Do you support those suppliers who are in a financially troubled situation? Are you supporting them financially?

(We support) suppliers that are playing a critical role to us. Sometimes I think we cannot continue to do that. It still comes back to the reason why they are in trouble. If it’s sustainability, that can be hard to fix. If something bad happened to them, we are fixing that. Do you ever give a supplier better pricing, rather than a loan, because they are in trouble? You say, for example, I know we agreed this was going to be $4, but instead we’ll give you $4.40?

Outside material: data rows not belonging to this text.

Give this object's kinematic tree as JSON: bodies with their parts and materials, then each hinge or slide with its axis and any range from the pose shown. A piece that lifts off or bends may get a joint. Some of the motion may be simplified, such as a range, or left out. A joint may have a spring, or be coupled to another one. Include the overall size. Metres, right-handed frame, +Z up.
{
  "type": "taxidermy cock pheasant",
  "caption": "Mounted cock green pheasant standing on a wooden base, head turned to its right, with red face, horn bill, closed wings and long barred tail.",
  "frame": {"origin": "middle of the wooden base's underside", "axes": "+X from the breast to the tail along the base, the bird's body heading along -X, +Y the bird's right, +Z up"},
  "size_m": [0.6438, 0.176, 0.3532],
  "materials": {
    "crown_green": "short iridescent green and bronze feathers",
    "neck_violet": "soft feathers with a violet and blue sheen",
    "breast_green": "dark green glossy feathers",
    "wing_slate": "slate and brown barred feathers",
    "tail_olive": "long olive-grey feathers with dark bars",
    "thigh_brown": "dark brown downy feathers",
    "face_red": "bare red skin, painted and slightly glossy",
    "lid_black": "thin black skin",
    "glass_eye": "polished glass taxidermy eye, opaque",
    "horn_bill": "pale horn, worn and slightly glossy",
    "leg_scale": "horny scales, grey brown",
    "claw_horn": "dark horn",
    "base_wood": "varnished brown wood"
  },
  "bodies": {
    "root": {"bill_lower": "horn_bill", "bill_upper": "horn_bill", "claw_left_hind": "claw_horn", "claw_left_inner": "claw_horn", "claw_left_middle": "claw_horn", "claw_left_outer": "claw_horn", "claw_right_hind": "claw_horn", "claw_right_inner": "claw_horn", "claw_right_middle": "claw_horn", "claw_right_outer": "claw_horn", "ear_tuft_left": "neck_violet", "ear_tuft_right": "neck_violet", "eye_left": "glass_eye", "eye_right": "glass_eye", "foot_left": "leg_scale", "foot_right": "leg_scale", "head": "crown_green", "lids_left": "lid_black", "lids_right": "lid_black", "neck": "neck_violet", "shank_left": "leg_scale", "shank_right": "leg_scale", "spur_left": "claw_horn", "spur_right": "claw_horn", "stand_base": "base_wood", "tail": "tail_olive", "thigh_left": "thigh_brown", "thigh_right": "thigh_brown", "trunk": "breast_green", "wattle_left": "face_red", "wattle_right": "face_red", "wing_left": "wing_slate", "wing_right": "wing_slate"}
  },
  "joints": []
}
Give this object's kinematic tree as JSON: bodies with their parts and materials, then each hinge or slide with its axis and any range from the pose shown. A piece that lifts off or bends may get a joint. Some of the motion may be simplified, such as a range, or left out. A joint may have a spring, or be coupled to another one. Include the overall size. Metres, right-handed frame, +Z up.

Sure. It’s case by case, but we try to analyze it and say what’s the problem? If pricing is an issue, then we can address that. If the financial structure is an issue, we help them with that. Maybe we have 50 to 60 suppliers we work with and give support to on a regular basis.

We recently reported that you did $96 billion in business over Covisint. How much is Covisint affecting your operation? How much are you using it?

Auctions are not a big thing for us. In the past, we’ve typically been doing stampings and those kind of products. We can do more and more parts. Covisint has improved its quote management model over the last couple of months. The key question for us to ask now is where do the real benefits come in? When you look at increased Tier 2 and 3 involvement, when you look at supply base collaboration, at the ability to set things up in new ways, this is where the big benefits are. They are building up more competencies, and as they build up more competence we’ll use them more and more

What’s Harold Kutner’s association to purchasing these days, and what’s your relationship to Harold?

Harold is formally my boss. Secondly, he is my mentor. He is not shy about telling me whether I’m doing good things or doing bad things. He’s my coach, and I think he’s given me a lot of room to do the things that I believe are important. We have developed these concepts together.